Но я не христианин!

– Я к вам пришел, дабы просто… поделиться… так сказать… спросить… почему?

Да как ответить, когда и сам не знаю, когда иду не по правилам, не по правильности, а против. Нет, я не трус. Мне случалось работать и в прифронтовых госпиталях, которые тонут в грязи и стонах, распространяя характерный мерзковатый душок гнилой плоти, спирта и взопревших человеческих тел. Я работал там, я спасал и вытаскивал, резал, пилил, зашивал, успокаивал, утешал, врал в глаза, хоть бы и ложь эта была видна да понятна всем. Я читал молитвы над отходящими и стоял на краю могил, пусть и присутствие мое было не обязательно.

Кажется, именно там, в госпиталях, я начал терять веру. А потом ушла Машенька…

– Вы понимаете, Егор Ильич, – Вецкий схватил меня за руку, сжал так, что я сквозь рубашку и поддетую под сюртук кофту, грязно-белую, из овечьей шерсти вязанную, сквозь плотную костюмную ткань и тонкую – халата, почувствовал его пальцы. – Понимаете, что это – неправильно? Что они… кто они такие? Оглядитесь!

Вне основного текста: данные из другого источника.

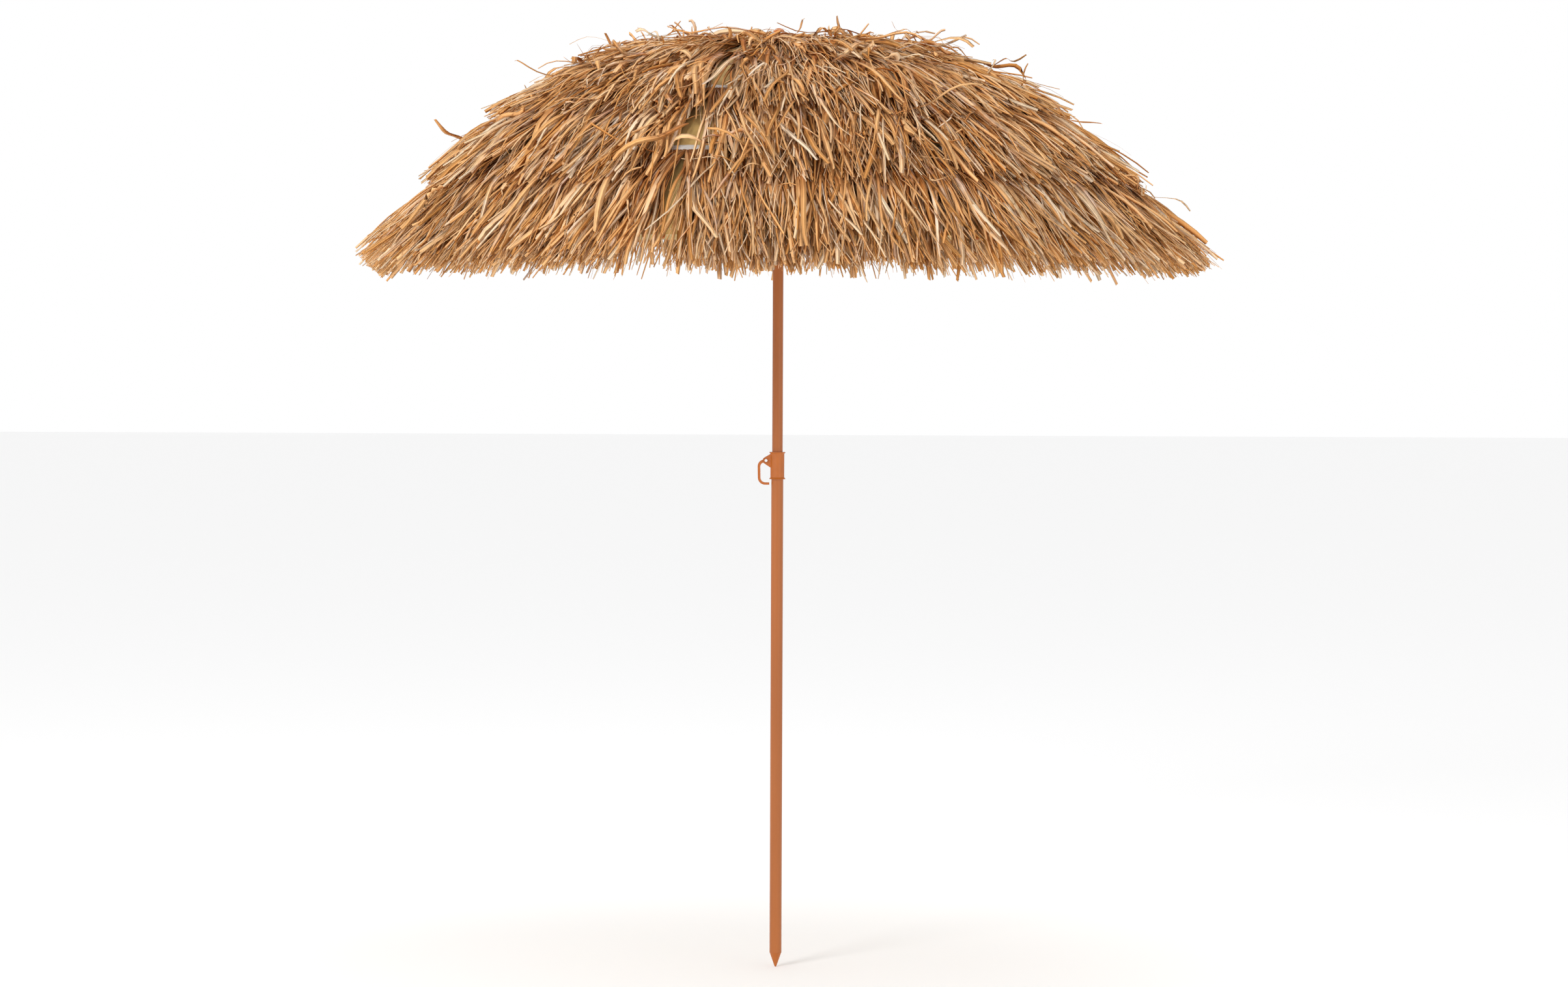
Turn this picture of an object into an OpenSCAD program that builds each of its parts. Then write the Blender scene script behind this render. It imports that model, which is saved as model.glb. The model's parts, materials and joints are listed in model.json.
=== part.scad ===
// Thatched beach umbrella: a two-tube pole with a hook-lever clamp, eight folding ribs with
// stretchers on a sliding runner, and a canopy of eight gores. Millimetres, +Z up, front at -Y.
// The origin is the point of the ground spike, on the pole's axis.

/* [Pole] */
// Outer diameter of the lower tube
lower_tube_d = 25; // [24:0.5:27]
// Wall of the lower tube
lower_tube_wall = 1.2; // [1:0.1:1.2]
// Height of the ground spike
spike_height = 30; // [20:1:60]
// Height at which the lower tube goes into the clamp collar
collar_base_z = 1018; // [900:1:1060]
// Outer diameter of the upper tube
upper_tube_d = 22; // [21:0.5:22]
// Wall of the upper tube
upper_tube_wall = 1; // [0.8:0.1:1.2]
// Length of upper tube that stays inside the lower tube when the pole is fully out
tube_overlap = 150; // [100:5:300]

/* [Clamp] */
// Height of the clamp collar
collar_height = 56; // [50:1:70]
// Outer diameter of the collar's body
collar_d = 29; // [28.5:0.5:31]
// Diameter of the collar's two flared lips
lip_d = 33.4; // [31:0.2:36]
// Distance of the lever's pivot from the pole's axis
lever_pivot_x = 23.6; // [23:0.2:26]
// Thickness of the lever across the pole
lever_thickness = 6; // [4:0.5:7]
// Width of the lever's hook, seen from the front
hook_width = 6.2; // [4:0.2:7]

/* [Ribs] */
// Height of the ribs' pivots at the crown
crown_z = 1918.5; // [1850:0.5:1950]
// Length of a rib along its curve
rib_length = 900; // [850:10:920]
// Diameter of a rib's rod
rib_d = 4; // [3:0.2:4]
// Slope of a rib where it leaves the crown, in degrees below level
rib_root_slope = 4; // [3:0.5:6]
// Slope of a rib at its tip, in degrees below level
rib_tip_slope = 48; // [44:0.5:50]
// Share of the rib's length at which it bends most
rib_bend_share = 0.38; // [0.34:0.01:0.5]
// Distance along the rib from its pivot to the stretcher's clip
clip_distance = 300; // [280:5:320]
// Diameter of a stretcher's rod
stretcher_d = 3.6; // [3:0.2:3.6]
// Angle that the ribs are turned round the pole, from the front
canopy_turn = 16; // [8:1:18]

/* [Canopy] */
// Thickness of a gore's shell
shell_thickness = 5; // [4:1:10]
// Radius of the fringe's lower edge at a rib
hem_radius = 900; // [880:5:920]
// Height of the fringe's lower edge at a rib
hem_rib_z = 1478; // [1465:1:1490]
// Height of the fringe's lower edge in the middle of a panel
hem_middle_z = 1437; // [1425:1:1450]
// Top of the finial above the ground spike's point
finial_top_z = 1950; // [1949:0.5:1953]

/* [Hidden] */
$fn = 64;
RIB_COUNT = 8;
POLE_NODES = ["lower_tube", "spike_tip", "clamp_collar", "lever_rivet", "clamp_lever", "guide_bushing",
    "upper_tube", "crown_hub", "crown_wire", "crown_plug", "thatch_cap", "crown_washer", "finial",
    "runner_stop_pin", "runner_catch", "runner", "runner_wire"];
RIB_KINDS = ["rib", "rib_clip", "rib_tip", "stretcher", "canopy_gore"];

TERRACOTTA = [0.78, 0.45, 0.25];
STEEL = [0.75, 0.75, 0.73];
ZINC = [0.66, 0.67, 0.68];
RAFFIA = [0.78, 0.62, 0.42];
KHAKI = [0.76, 0.65, 0.36];

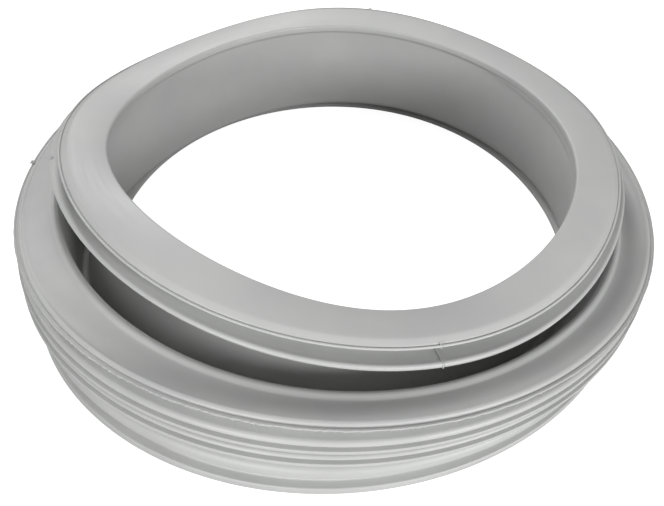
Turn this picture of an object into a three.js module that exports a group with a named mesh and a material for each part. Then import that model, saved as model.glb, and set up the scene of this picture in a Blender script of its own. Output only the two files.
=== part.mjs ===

Огляделся. Все как обычно, мы стоим во дворике, под дощатым навесом, на котором виднеются горбики слежавшегося снега, а по бокам свисают прозрачные хвосты сосулек, частью сколотых дворником. Сам дворик невелик, слева он упирается в черную стену старого коровника, в котором нынче прачечная и погреба, где хранят картошку, свеклу, капусту. Там же и поленница, и кухня… Покатая крыша, трубы, из которых нет-нет да выкатываются сизоватые, волглые клубы пара.

С другой стороны дворик оканчивается стеной старого монастыря, сложенной из крупного некрасивого камня, заросшего мхом и лишайником, сырого, по зиме блестящего ледяною коркой, а по весне и лету – вечно мокрого, будто взопревшего. Внутри сама больница: два этажа, низкие потолки и крохотные оконца, сквозь которые внутрь проникает слабый свет, каморки-кельи, в каковых живут пациенты, общая трапезная, осененная крестом…

– Вот она! Она, посмотрите на нее, сколько ей лет? Пятнадцать?

Двенадцать, ну, может, тринадцать, но выглядит старше, и виной тому не фигура, уже вполне женская, женственно-округлая, а усталость в глазах. И обреченность, и понимание, что жизнь так и пройдет между улицей, комнатами в наем и скрипучей койкой да больницей.

Я не разговаривал с нею, худощавой девочкой-женщиной в сером платке, что кормила птицу, прижимая сито с зерном к круглому, неестественно большому для такого тела животу.

– Кого она родит? Еще одного нищего? Побирушку? Вора? Разбойника? Родит и бросит, благо есть на кого… а сама вернется в ту грязь, из которой выползла, – лихорадочный шепот Вецкого, выпавшая папироса, которую внезапно становится очень и очень жаль – хороший ведь табак, почем зря тратить? – Там вы могли бы спасать тех, кто действительно нужен… важен…

Одноногих, одноруких, одноглазых, негодных к тому, чтобы быть принесенными в жертву Аресу-Марсу. Или других, которые, стоило затянуться ранам, возвращались на поле брани. Нет, не прав Вецкий, именно там, в полевом госпитале, я пришел к мысли, что усилия мои бесполезны, более того, именно они помогают функционировать самому механизму войны, продляя агонию, наделяя тех, кому единожды повезло, иллюзией собственной неуязвимости.

А здесь и сейчас я и вправду спасал, что-то менял, кому-то давал надежду.

– А вы, Иннокентий Николаевич, зачем вы здесь? – я задал вопрос, чтобы отвлечься от этого дурного шепота. И взгляд перевел с копошащейся, суетливой птичьей стаи на лицо Вецкого, в глаза его, в кои-то веки не спрятанные за очками.